Wednesday, May 27, 2009

my heart was left in the city by the bay

coming home from san francisco is always hard. three days is never enough to be there and to do all i wanna do, and see all the people i want to see. i ended up having to go home and see my family everyday. on the third day i was in such a bad mood that i threw a fit and almost didnt go. weirdly enough, they were so understanding about it and it only made me feel more guilty. i only wondered to myself WHY i was so mad that i had to go home again. was time with my friends really more valuable to me than my family?

the last time i was in sf i felt relieved when i got back to new york. i felt like a nomad in sf like i didnt belong there anymore. this time, i felt nostalgia come through me again as i was there. 

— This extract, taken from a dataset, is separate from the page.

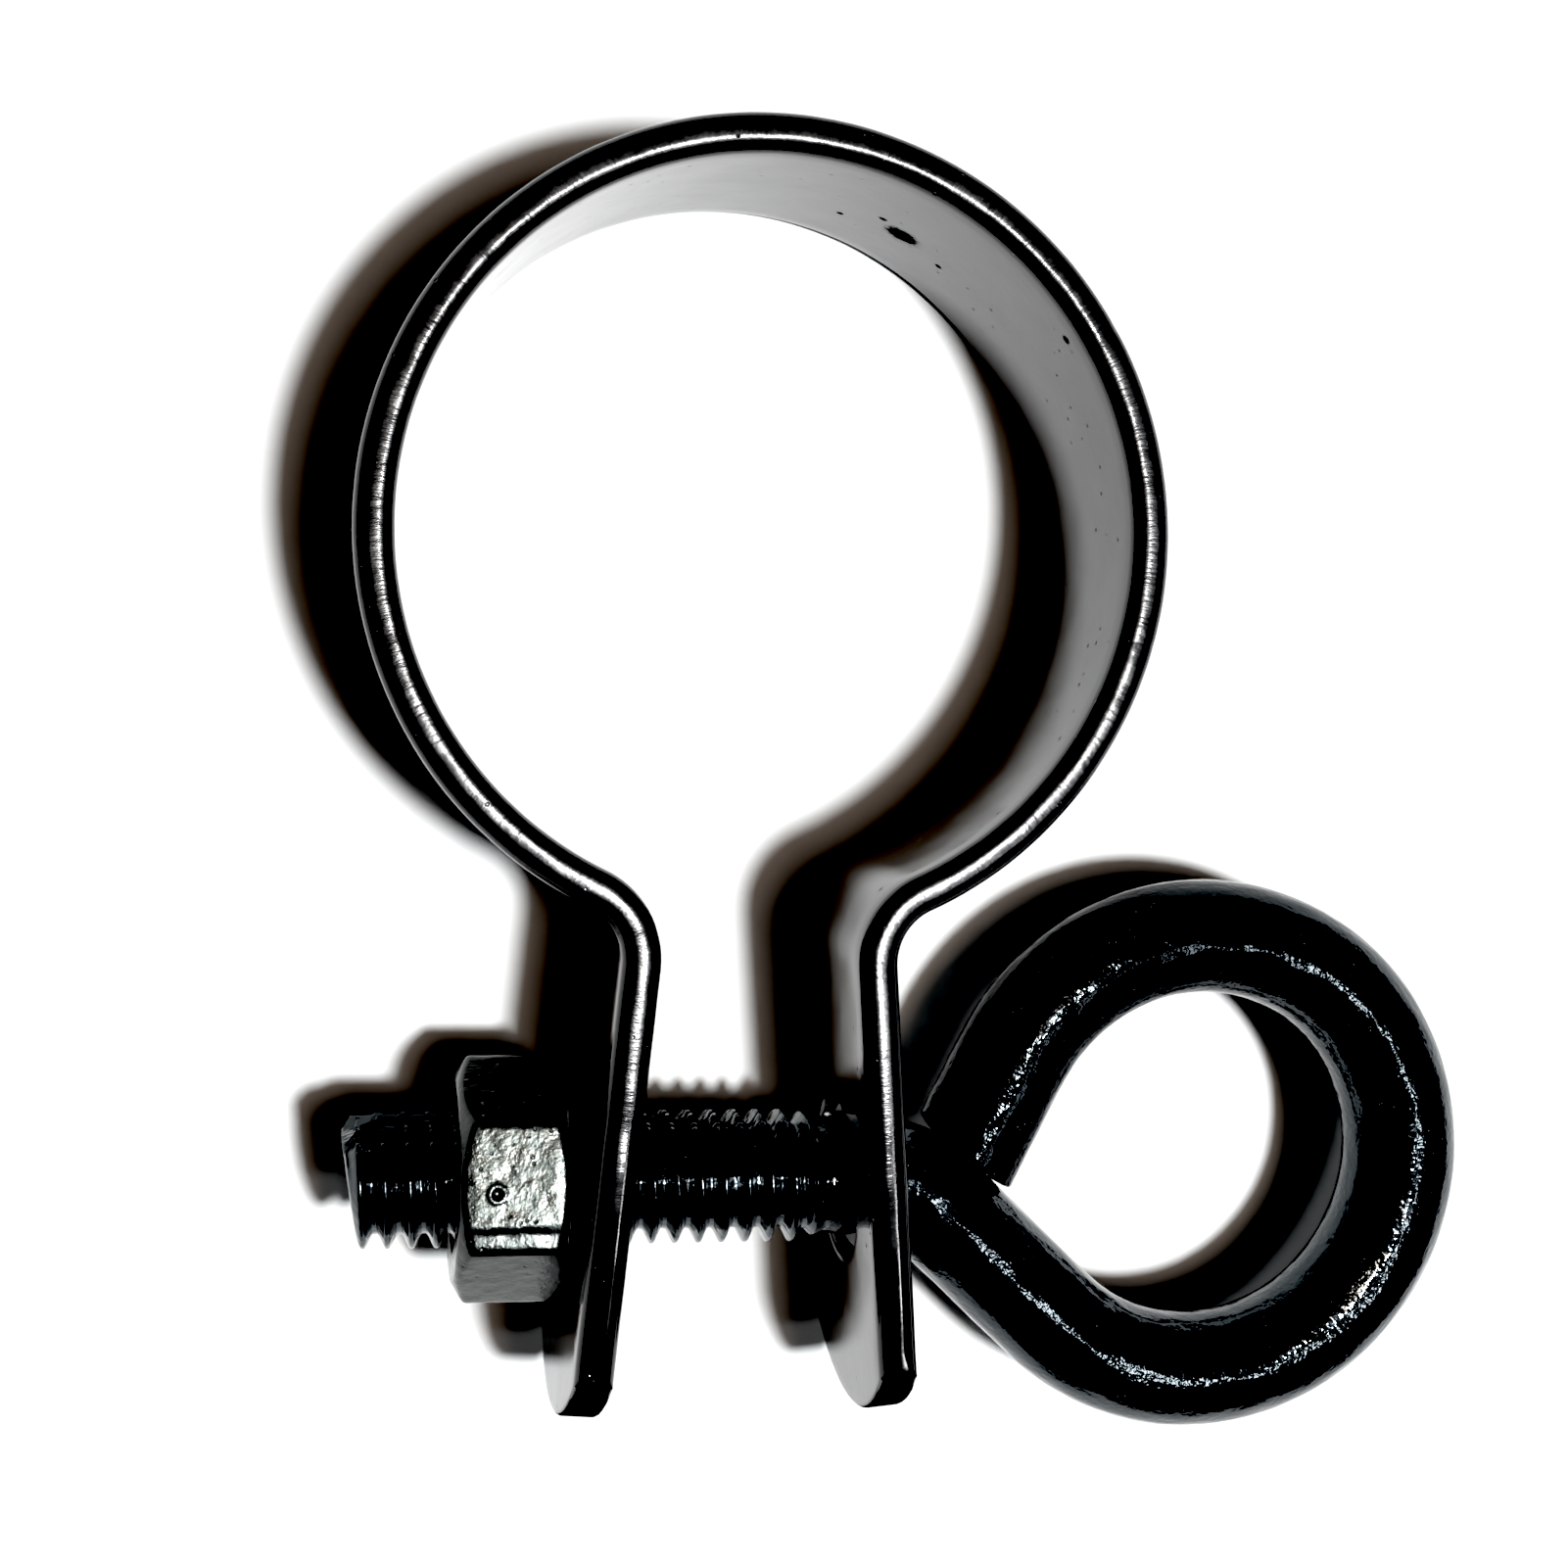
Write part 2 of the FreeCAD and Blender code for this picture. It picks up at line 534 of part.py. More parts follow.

when will i not feel like this anymore? what crap.

Thursday, May 14, 2009

the east coast swing (i)

the name isnt exactly an alliteration, but what the hell....i know i originally started this blog to write about my travels but since my move to new york, ive felt that this is the craziest journey i have gone about so far. lets see how well i keep up with my blogging.

approximately a year ago for my birthday one of my best friends gave me the best thing i own-my very own personalized calendar complete with pictures of our escapades. i didnt realize how valuable it actually was to me until i moved across the country from her. now as im getting ready to flip to the last page in the calendar (showing the month of june 2009), i also didnt realize how quickly time had flown since it was given to me. i honestly thought the pages would never end and i would be able to flip to a new month with crazier pictures and better memories than the one before.

june 2009 will also mark my 6 month anniversary of moving to new york i guess i feel nostalgic that i cant look to the calendar anymore not only because ive been here so long, but because im sad of friends and experiences that are portrayed in that calendar.

i know its stupid to feel sorry myself that i haven't made what is equivalent to a 6 year friendship in 6 months, but i am so impatient. it also sucks to know i did this to myself and most of the people that i love most are still at home.